Un gruppo di fisici dell’Università del Wisconsin, è riuscito a determinare delle specifiche condizioni sotto le quali atomi relativamente distanti possono comunicare fra di loro, secondo delle modalità che finora erano state riscontrate solo in atomi molto vicini. Questo risultato potrebbe avere delle implicazioni essenziali nel campo del quantum computing.
La scoperta, i cui risultati sono stati pubblicati sulla rivista Physical Review A, apre delle nuove e interessanti prospettive per la creazione di atomi correlati per effetto dell’entanglement, il fenomeno attraverso il quale gli atomi condividono l’informazione, anche se molto distanti fra di loro.

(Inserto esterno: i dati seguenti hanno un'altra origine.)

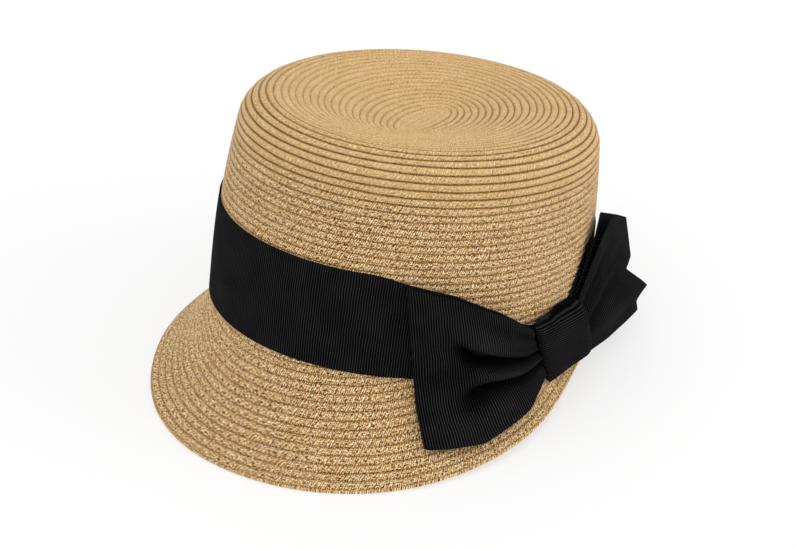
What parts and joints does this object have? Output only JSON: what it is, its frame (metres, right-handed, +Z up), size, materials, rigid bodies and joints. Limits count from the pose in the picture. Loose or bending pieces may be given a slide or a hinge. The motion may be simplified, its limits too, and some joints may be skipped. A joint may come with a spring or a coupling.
{
  "type": "braided straw hat",
  "caption": "Braided straw hat with a flat-topped crown, a long sloping front brim, a short back brim, and a black ribbon band with a wide bow on the wearer's left.",
  "frame": {"origin": "centre of the hat's footprint, on the surface that its rim rests on", "axes": "+Z up, the front of the hat towards -Y, the wearer's left, where the bow is, towards +X"},
  "size_m": [0.2054, 0.25, 0.1399],
  "materials": {
    "straw": "woven matte",
    "ribbon": "ribbed matte"
  },
  "bodies": {
    "root": {"straw_body": "straw", "hat_band": "ribbon", "bow_loop_front": "ribbon", "bow_loop_back": "ribbon", "bow_knot": "ribbon"}
  },
  "joints": []
}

L’entanglement assume particolare importanza per le comunicazioni quantistiche e per lo sviluppo dei computer quantistici.
Il Prof. Deniz Yavuz, coordinatore dello studio, afferma che è molto difficile costruire un computer quantistico, e quindi un approccio potrebbe essere quello di implementare dei moduli più piccoli, che possano interloquire fra di loro. E l’effetto, oggetto di studio del gruppo di ricerca, può essere utilizzato per incrementare la comunicazione tra questi moduli.
Lo scenario del fenomeno dipende dall’interazione tra la luce e gli elettroni che orbitano attorno agli atomi. Quando un elettrone viene colpito da un fotone di luce, esso può essere eccitato a uno stato con energia superiore. L’elettrone, attraverso un processo chiamato decadimento, perde questo eccesso di energia emettendo un fotone. I fotoni che vengono emessi dagli atomi hanno energia inferiore rispetto a quelli che hanno colpito l’elettrone – questo è il fenomeno che genera la fluorescenza di alcune sostanze chimiche.
Il problema si fa più interessante quando entrano in gioco diversi atomi. In pratica, il decadimento di ogni atomo è influenzato dalla presenza degli altri atomi; gli atomi comunicano fra di loro.
Se, per esempio, un singolo atomo decade in un secondo, allora un gruppo dello stesso tipo di atomi potrebbe decadere in un tempo inferiore o superiore a un secondo. I tempi di decadimento dipendono dalle condizioni, ma la velocità di decadimento è la stessa per tutti gli atomi. Finora, questo tipo di correlazione era stato osservato solo nel caso in cui la distanza fra gli atomi non andava oltre la lunghezza d’onda della luce da loro emessa. Per gli atomi di rubidio, utilizzati dal gruppo dei ricercatori coordinati da Yavuz, questa distanza è dell’ordine di 780 nanometri (10^-9m) – giusto ai margini tra la lunghezza d’onda della luce rossa e di quella infrarossa.
L’obiettivo dei ricercatori era quello di osservare in che modo una maggiore distanza tra gli atomi potesse influire sul decadimento degli atomi di rubidio. Se l’idea consolidata finora dalle ricerche fosse corretta, allora due atomi di rubidio distanti più di 780 nanometri dovrebbero comportarsi come singoli atomi, ognuno con un proprio processo di decadimento.
Negli esperimenti condotti, oggetto di questo articolo, gli atomi di rubidio sono stati prima immobilizzati, attraverso un processo di raffreddamento a laser, e portati a una temperatura prossima allo zero assoluto, la temperatura alla quale non esiste più alcun moto atomico. Quindi, è stato fatto brillare un laser alla lunghezza d’onda corrispondente all’eccitazione dell’atomo di rubidio, al fine di energizzare gli elettroni, i quali decadono emettendo un fotone alla lunghezza d’onda caratteristica di 780 nm. A questo punto, è stato possibile misurare l’intensità del fotone emesso, in relazione al tempo, e comparare questo decadimento con quello tipico del singolo atomo di rubidio.
I risultati ottenuti hanno dimostrato che, anche a distanze superiori di cinque volte quella tipica della lunghezza d’onda, erano abbastanza forti le evidenze degli effetti di gruppo. Il secondo effetto importante riscontrato nell’esperimento è che, analizzando la dinamica del decadimento, esso può iniziare velocemente e poi proseguire più lentamente. In pratica, è stato osservato per la prima volta una sorta di cambiamento di stato del decadimento, un vero e proprio switch.
Questi nuovi esiti sperimentali offrono lo spunto per approfondire le loro applicazioni nel campo del quantum computing. I ricercatori stanno cercando di trovare quali siano le condizioni sperimentali che portano a tipologie diverse di stati correlati, dai quali si potrebbe ottenere una più efficiente trasmissione dell’informazione quantistica.